Al parecer, esa estupidez insustituible que adorna el título pertenece a la batería de frases célebres de un político, jurista y sociólogo español llamado Enrique Tierno Galván, quien tuvo a su cargo, entre otras cosas, la redacción del Preámbulo de la Constitución Española de 1978. Más libros, más libres un corno. Hagan una excursión a mi casa, o a la casa de cualquier lector encarnizado e inflexible para constatarlo en primera persona. Los libros se cagan en nuestra libertad. Los libros son un ejército invasor, cruel, implacable. Su Lebensraum –el “espacio vital” del que hablaba Friedrich Ratzel, concepto al que recurrió Hitler para justificar su proyecto del Tercer Reich– es el aire que respiramos. Para los libros, nosotros somos Polonia. Los libros son tantos que empujan nuestras fronteras, se agrupan en todos los rincones, hacen torres en nuestras mesas de luz, vigilan apilados en los peldaños de las escaleras, nos impiden caminar sin tropezar con ellos, o peor aún, tropezando con ellos. Y sobre nosotros, bibliófilos y bibliómanos, ondea una pesadilla todavía más negra: la de terminar como el compositor francés Charles-Valentin Alkan, que el 30 de marzo de 1888 fue hallado muerto en su casa, aplastado por el derrumbe de su biblioteca.
Es fácilmente comprobable que, a pesar de su debilidad innata, los libros consiguen sobrevivir mucho. Más que nosotros, por lo menos, lo cual ya es algo siniestro e inquietante. Desconfío de la longevidad. Es por eso que desde hace mucho lucho con esa idea de que los libros no se tiran a la basura, privilegio que no corresponde a ninguna otra especie merceológica. Todo se tira a la basura, todo: ropa vieja, sobras de comida, pilas de revistas, bombillas quemadas, objetos que molestan y ocupan espacio sin otorgar a cambio ningún beneficio. ¿Con qué criterio deberíamos tirar el cenicero de barro que nos robamos de un restaurante de Puerto Madero y conservar, en cambio, un libro de Florencia Bonelli, que molesta y ocupa mucho más espacio? ¿Para qué fin hipotético, hormiguitas mías, guardamos cosas que no vamos a volver a usar nunca más? Y si por alguna razón volvieran a servirnos –pero confíen en mí, no van a servirnos–, las bibliotecas públicas están ahí para eso.

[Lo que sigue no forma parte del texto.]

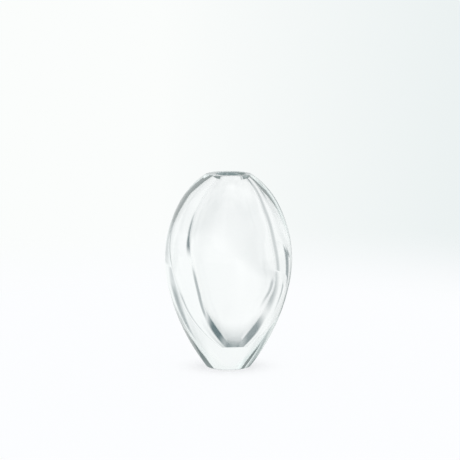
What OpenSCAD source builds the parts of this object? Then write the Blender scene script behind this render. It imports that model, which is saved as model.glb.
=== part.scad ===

El otro día leí esta sentencia: “Si vas a regalar algo, que sea un libro”. No me resulta fácil discutir ese lugar común, porque desde hace años nadie se atreve a regalarme un libro por miedo a que lo tenga repetido. El problema no es sólo que tienen razón, sino que al haber perdido yo mismo cualquier dominio de mi biblioteca y de lo que contiene, los libros repetidos me los compro solo. Hace años, un amigo le regaló a su novia un taladro. Ella comprendió que él no había entendido mucho de sus intereses, o que al menos le importaban muy poco, y lo dejó. Quien se equivoca al regalarnos un libro se hizo una idea errada de nosotros. De lo que se deduce que quien regala un libro está dando óptimas razones para romper una amistad.